On  6 Mar, Lev Serebryakov wrote:
> Hello, Don.
> You wrote 6 марта 2013 г., 11:15:13:
> 
> DL> Did you have any power failures that took down the system sometime
> DL> before this panic occured?  By default FreeBSD enables write caching on
>   I  had other panic due to my inaccurate hands... But I don't remeber
> any  power  failures, as I havee UPS and this one works (I check it every
> month).
> 
> DL> That means that the drive will immediately acknowledge writes and is
> DL> free to reorder them as it pleases.
> 
> DL> When UFS+SU allocates a new inode, it first clears the available bit in
> DL> the bitmap and writes the bitmap block to disk before it writes the new
> DL> inode contents to disk.  When a file is deleted, the inode is zeroed on
> DL> disk before the available bit is set in the bitmap and the bitmap block
> DL> is written.  That means that if an inode is marked as available in the
> DL> bitmap, then it should be zero.  The system panic that you experienced
> DL> happened when the system was attempting to allocate an inode for a new
> DL> file and when it peeked at an inode that was marked as available, it
> DL> found that the inode was non-zero.
> 
> DL> What might have happened is that sometime in the past, the system was in
>>[SKIPPED]
> DL> tried to allocate the inode in question.
>   This  scenario  looks plausible, but it raises another question: does
>  barriers will protect against it?

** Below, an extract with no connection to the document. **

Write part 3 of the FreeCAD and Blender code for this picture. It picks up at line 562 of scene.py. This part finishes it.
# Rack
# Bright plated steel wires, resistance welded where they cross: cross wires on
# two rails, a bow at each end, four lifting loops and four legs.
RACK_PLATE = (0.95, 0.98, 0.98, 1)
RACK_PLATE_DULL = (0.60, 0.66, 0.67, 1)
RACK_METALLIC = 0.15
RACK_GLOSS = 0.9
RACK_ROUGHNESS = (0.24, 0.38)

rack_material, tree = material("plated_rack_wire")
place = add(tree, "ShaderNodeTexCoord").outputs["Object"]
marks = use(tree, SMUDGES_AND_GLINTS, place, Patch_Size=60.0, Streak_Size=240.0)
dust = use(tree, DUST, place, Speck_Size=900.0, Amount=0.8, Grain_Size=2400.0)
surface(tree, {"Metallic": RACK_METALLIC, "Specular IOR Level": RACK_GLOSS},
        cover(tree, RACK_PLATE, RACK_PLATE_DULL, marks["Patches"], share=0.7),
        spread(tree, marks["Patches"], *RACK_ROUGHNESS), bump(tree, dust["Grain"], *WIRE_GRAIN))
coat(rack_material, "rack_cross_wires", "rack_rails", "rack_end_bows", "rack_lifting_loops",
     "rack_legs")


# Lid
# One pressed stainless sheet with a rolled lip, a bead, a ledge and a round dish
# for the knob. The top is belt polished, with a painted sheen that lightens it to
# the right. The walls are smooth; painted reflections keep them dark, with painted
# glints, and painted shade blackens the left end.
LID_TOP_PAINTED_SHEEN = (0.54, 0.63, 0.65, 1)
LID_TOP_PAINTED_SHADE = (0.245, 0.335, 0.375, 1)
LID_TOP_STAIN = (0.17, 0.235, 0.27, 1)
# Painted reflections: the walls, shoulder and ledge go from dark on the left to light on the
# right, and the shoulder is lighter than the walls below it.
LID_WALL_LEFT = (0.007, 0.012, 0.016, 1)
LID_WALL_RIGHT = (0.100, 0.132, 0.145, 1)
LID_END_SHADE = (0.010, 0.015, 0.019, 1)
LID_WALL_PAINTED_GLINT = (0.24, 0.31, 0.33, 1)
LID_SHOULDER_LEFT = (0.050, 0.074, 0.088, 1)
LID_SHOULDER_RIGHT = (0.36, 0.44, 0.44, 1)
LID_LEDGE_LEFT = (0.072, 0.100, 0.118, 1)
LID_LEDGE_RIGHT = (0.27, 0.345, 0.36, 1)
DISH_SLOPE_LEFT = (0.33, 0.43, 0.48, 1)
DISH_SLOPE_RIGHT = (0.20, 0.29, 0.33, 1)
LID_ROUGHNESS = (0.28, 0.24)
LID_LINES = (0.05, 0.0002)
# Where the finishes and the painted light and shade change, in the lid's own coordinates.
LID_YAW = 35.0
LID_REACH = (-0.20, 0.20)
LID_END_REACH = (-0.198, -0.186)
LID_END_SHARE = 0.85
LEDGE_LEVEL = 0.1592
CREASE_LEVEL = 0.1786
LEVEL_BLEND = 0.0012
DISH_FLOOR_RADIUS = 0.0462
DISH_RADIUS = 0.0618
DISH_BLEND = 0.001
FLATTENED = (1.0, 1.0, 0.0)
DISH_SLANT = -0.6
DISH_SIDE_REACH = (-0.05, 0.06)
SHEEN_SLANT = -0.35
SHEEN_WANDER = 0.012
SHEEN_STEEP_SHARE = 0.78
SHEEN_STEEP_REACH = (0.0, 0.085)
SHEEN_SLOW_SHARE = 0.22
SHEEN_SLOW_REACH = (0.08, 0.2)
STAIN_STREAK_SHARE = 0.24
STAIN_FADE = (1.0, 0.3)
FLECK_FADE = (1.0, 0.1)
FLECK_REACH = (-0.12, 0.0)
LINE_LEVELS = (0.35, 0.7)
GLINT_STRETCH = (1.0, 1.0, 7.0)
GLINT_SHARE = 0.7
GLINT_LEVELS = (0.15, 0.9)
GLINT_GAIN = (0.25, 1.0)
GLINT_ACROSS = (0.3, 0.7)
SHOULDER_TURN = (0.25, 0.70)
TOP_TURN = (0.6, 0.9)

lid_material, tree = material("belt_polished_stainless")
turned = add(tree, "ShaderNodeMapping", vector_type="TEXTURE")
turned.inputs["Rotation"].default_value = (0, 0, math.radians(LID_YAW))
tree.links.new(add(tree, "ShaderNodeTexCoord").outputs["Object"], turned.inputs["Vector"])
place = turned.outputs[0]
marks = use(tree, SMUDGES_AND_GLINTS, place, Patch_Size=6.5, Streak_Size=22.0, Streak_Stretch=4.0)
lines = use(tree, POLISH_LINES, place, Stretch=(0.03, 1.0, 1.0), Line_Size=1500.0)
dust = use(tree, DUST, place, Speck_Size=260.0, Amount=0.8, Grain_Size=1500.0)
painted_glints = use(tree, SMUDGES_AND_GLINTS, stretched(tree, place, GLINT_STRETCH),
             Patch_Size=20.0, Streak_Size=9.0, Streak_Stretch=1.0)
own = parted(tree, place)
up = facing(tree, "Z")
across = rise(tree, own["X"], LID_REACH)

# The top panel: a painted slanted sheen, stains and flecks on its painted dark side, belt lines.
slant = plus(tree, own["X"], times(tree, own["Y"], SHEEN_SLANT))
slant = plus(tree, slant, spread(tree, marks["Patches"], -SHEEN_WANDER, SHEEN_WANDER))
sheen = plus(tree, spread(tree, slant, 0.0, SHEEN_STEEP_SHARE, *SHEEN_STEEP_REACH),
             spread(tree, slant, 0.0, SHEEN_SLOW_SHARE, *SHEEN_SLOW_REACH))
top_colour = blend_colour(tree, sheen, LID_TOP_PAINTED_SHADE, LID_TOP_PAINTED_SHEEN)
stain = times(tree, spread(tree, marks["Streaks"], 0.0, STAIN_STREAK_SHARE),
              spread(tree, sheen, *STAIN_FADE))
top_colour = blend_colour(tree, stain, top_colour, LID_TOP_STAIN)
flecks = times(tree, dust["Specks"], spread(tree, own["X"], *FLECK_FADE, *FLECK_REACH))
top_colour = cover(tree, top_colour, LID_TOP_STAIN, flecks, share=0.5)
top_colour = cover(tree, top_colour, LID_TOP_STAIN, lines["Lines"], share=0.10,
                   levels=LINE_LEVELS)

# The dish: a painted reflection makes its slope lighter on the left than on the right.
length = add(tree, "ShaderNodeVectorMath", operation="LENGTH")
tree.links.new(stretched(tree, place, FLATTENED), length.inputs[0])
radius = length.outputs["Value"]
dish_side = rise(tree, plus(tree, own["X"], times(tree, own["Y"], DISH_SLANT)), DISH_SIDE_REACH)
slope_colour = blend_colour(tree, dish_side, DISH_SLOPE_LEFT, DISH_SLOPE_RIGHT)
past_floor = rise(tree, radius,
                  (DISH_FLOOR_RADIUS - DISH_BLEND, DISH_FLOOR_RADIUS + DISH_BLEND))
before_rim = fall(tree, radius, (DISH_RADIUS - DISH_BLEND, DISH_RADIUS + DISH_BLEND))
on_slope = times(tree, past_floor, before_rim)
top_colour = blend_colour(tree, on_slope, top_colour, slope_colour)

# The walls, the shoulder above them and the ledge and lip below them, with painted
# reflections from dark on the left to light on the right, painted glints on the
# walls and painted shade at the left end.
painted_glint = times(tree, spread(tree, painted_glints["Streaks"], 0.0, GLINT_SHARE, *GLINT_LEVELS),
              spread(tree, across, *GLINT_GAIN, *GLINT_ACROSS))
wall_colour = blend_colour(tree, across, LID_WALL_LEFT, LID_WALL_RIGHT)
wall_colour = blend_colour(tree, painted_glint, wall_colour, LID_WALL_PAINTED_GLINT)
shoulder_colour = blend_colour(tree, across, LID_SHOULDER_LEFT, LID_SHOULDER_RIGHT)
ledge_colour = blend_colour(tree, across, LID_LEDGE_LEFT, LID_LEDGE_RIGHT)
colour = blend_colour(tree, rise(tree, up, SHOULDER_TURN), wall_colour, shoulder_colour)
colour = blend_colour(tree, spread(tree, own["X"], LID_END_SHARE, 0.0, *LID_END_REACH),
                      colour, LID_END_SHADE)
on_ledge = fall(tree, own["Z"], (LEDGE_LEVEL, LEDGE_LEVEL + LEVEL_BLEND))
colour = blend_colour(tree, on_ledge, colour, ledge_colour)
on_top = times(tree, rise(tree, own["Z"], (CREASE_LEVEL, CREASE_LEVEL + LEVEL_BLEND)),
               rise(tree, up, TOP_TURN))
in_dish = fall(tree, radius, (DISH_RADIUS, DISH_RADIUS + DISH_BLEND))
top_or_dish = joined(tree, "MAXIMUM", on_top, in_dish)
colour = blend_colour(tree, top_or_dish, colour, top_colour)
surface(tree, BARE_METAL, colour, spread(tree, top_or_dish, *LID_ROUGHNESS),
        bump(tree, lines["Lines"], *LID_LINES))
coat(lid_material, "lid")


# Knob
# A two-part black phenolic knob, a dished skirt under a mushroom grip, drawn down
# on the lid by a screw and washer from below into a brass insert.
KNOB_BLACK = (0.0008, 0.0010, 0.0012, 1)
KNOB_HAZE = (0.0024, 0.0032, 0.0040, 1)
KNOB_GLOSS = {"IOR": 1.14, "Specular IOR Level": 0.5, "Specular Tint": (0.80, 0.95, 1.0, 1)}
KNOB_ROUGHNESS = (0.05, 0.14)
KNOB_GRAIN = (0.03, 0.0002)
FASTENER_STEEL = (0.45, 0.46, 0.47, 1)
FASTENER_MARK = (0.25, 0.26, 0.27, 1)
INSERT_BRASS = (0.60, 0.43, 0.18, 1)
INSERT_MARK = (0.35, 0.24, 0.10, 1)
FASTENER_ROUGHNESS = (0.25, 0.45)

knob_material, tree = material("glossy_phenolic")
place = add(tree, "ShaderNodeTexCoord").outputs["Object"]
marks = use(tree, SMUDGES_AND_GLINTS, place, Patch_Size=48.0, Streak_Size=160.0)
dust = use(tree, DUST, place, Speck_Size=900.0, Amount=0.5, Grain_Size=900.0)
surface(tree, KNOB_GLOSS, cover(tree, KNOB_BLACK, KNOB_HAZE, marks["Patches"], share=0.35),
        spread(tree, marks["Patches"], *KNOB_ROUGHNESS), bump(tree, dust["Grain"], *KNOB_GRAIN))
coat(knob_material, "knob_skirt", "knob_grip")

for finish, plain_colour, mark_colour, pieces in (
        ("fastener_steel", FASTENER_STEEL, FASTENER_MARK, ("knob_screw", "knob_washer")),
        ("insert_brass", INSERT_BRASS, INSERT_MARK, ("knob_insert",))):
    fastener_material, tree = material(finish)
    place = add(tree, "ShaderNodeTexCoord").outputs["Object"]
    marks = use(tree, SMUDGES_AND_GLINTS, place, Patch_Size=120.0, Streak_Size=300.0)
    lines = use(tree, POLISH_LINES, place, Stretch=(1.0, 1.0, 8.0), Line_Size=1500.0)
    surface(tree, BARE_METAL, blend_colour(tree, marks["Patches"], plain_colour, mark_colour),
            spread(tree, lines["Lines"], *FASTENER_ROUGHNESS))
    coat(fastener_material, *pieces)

It doesn't look so, as now barrier
>  write is issued only when new inode BLOCK is allocated. And it leads
>  us to my other question: why did not mark such vital writes with
>  flag, which will force driver to mark them as "uncacheable" (And same
>  for fsync()-inducted writes). Again, not BIO_FLUSH, which should
>  flush whole cache, but flag for BIO. I was told my mav@ (ahci driver
>  author) that ATA has such capability. And I'm sure, that SCSI/SAS drives
>  should have one too.

In the existing implementation, barriers wouldn't help since they aren't
used in enough nearly enough places.  UFS+SU currently expects the drive
to tell it when the data actually hits the platter so that it can
control the write ordering.  In theory, barriers could be used instead,
but performance would be terrible if they got turned into cache flushes.

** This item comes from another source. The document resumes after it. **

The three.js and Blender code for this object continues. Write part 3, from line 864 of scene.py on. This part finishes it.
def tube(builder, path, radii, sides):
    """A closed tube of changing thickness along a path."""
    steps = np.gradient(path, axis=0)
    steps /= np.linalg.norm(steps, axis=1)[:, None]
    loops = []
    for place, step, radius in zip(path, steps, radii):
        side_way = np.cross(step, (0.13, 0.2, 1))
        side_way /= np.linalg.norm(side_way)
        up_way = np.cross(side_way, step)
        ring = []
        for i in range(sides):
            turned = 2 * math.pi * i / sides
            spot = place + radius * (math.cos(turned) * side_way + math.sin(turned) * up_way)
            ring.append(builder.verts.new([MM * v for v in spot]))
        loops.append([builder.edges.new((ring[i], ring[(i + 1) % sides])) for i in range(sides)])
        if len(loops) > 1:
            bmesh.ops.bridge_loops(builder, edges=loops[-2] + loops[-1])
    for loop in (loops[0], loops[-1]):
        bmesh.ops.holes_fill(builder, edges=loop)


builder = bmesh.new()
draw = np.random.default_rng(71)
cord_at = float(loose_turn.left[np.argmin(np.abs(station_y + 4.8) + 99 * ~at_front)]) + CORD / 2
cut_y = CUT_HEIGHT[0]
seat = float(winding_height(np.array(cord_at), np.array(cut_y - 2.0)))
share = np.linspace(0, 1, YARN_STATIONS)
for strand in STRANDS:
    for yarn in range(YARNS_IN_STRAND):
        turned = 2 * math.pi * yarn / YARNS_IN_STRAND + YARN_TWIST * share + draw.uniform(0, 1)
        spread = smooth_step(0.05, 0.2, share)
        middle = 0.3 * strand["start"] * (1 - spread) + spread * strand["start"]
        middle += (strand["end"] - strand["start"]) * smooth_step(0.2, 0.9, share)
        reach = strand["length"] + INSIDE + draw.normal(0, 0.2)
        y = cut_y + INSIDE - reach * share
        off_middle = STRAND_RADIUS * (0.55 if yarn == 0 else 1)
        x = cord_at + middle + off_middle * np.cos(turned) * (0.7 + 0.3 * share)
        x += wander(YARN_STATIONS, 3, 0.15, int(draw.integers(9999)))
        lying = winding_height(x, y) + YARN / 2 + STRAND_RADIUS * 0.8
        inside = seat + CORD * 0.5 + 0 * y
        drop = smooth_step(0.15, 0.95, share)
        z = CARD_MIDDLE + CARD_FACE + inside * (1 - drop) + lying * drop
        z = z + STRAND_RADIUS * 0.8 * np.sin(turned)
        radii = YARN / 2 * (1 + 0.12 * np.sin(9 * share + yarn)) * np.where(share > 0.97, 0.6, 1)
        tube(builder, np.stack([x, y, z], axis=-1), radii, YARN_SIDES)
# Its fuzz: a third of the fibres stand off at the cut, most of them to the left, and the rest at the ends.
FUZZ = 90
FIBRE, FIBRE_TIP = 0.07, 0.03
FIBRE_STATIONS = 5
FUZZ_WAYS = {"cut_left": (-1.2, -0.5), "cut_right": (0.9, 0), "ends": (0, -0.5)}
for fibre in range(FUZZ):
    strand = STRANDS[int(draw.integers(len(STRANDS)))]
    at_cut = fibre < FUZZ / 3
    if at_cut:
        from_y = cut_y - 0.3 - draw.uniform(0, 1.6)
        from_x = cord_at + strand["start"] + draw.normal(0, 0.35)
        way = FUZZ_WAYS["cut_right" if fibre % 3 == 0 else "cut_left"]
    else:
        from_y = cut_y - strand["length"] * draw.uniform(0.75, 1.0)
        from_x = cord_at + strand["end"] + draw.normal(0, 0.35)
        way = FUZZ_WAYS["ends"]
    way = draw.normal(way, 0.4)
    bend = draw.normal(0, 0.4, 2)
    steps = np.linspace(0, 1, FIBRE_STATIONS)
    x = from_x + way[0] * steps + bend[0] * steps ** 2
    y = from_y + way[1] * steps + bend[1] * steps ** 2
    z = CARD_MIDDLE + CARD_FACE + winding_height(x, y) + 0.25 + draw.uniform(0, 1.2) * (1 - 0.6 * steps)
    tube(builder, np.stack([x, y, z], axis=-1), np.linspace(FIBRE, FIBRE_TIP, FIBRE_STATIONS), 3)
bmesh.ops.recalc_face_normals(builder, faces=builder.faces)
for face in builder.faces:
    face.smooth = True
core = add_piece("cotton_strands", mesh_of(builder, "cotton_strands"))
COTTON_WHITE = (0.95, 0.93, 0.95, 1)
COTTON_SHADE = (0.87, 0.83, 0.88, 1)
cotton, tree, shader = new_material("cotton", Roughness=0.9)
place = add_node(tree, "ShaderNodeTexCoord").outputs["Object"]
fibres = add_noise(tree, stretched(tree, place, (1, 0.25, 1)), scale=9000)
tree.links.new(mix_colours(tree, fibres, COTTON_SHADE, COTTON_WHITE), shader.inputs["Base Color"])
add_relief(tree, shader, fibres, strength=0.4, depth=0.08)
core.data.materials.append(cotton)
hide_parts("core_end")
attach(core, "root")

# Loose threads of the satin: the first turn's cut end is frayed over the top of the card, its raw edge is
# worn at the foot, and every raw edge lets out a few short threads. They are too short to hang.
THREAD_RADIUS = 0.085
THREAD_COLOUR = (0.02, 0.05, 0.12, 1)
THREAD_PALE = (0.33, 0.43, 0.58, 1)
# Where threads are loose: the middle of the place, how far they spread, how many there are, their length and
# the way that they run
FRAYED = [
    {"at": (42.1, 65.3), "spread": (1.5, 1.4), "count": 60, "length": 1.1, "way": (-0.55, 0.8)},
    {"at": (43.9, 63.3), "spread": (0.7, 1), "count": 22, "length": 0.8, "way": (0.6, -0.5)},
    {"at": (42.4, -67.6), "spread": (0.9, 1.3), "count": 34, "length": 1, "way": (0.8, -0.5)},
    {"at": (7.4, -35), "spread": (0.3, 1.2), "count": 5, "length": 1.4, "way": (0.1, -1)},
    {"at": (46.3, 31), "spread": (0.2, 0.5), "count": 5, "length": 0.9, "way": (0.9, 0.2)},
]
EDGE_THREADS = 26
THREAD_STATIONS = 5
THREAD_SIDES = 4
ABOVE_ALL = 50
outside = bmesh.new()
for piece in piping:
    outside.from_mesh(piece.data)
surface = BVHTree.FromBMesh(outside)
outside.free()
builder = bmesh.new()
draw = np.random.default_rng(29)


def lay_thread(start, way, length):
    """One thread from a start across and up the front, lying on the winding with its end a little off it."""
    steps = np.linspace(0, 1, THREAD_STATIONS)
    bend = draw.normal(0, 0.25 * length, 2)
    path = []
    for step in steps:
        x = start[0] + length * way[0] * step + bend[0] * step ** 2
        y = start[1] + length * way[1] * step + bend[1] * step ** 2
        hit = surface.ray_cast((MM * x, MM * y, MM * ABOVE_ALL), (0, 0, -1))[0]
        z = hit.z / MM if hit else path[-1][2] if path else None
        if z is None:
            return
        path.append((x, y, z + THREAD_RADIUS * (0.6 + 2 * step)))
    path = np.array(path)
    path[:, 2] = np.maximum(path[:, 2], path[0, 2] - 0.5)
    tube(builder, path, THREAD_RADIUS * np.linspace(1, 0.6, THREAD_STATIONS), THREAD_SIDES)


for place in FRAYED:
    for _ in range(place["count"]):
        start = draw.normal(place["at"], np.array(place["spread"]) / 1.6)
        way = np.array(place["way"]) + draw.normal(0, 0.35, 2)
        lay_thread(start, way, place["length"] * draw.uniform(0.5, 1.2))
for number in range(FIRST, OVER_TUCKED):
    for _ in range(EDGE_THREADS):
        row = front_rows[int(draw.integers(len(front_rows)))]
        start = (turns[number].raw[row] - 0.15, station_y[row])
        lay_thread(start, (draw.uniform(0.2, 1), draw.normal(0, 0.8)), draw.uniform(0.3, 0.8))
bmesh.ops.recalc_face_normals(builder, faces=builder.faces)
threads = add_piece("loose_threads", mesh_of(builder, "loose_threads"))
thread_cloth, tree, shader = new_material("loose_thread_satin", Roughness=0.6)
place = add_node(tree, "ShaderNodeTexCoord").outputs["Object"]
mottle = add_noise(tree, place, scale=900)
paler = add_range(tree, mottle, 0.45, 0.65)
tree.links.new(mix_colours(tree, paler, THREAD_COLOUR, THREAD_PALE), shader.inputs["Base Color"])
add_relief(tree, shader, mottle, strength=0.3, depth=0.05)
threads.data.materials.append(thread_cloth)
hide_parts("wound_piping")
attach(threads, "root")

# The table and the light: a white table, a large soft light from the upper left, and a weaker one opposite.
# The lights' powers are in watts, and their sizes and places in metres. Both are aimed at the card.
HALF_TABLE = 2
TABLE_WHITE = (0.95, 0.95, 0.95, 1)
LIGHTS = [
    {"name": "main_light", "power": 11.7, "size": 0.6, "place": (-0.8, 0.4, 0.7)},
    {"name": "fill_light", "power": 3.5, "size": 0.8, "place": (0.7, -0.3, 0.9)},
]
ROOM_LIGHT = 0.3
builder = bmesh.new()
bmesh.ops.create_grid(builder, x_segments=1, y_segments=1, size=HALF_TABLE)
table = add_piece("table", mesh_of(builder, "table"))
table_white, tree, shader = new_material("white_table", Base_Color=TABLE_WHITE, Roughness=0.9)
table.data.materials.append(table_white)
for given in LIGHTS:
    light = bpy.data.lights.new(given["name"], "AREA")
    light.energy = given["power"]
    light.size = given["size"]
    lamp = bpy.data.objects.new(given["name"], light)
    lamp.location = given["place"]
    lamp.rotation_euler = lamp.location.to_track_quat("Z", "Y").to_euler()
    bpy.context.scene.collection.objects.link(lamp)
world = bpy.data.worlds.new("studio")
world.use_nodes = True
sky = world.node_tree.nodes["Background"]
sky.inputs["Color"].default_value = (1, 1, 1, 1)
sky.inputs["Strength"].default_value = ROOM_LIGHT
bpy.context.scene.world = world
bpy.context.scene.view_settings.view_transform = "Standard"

With NCQ or TCQ, the drive can have a sizeable number of writes
internally queued and it is free to reorder them as it pleases even with
write caching disabled, but if write caching is disabled it has to delay
the notification of their completion until the data is on the platters
so that UFS+SU can enforce the proper dependency ordering.

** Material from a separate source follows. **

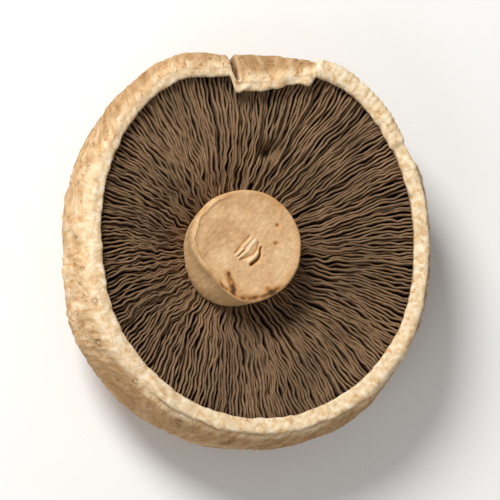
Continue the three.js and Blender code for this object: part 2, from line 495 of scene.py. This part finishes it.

Many years ago, when UFS+SU was fairly new, I experimented with enabling
and disabling write caching on a SCSI drive with TCQ.  Performance was
about the same either way.  I always disabled write caching on my SCSI
drives after that because that is what UFS+SU expectes so that it can
avoid inconsistencies in the case of power failure.

I don't know enough about ATA to say if it supports marking individual
writes as uncacheable.  To support consistency on a drive with write
caching enabled, UFS+SU would have to mark many of its writes as
uncacheable.  Even if this works, calls to fsync() would have to be
turned into cache flushes to force the file data (assuming that it was
was written with a cacheable write) to be written to the platters and
only return to the userland program after the data is written.  If drive
write caching is off, then UFS+SU keeps track of the outstanding writes
and an fsync() call won't return until the drive notifies UFS+SU that
the data blocks for that file are actually written.  In this case, the
fsync() call doesn't need to get propagated down to the drive.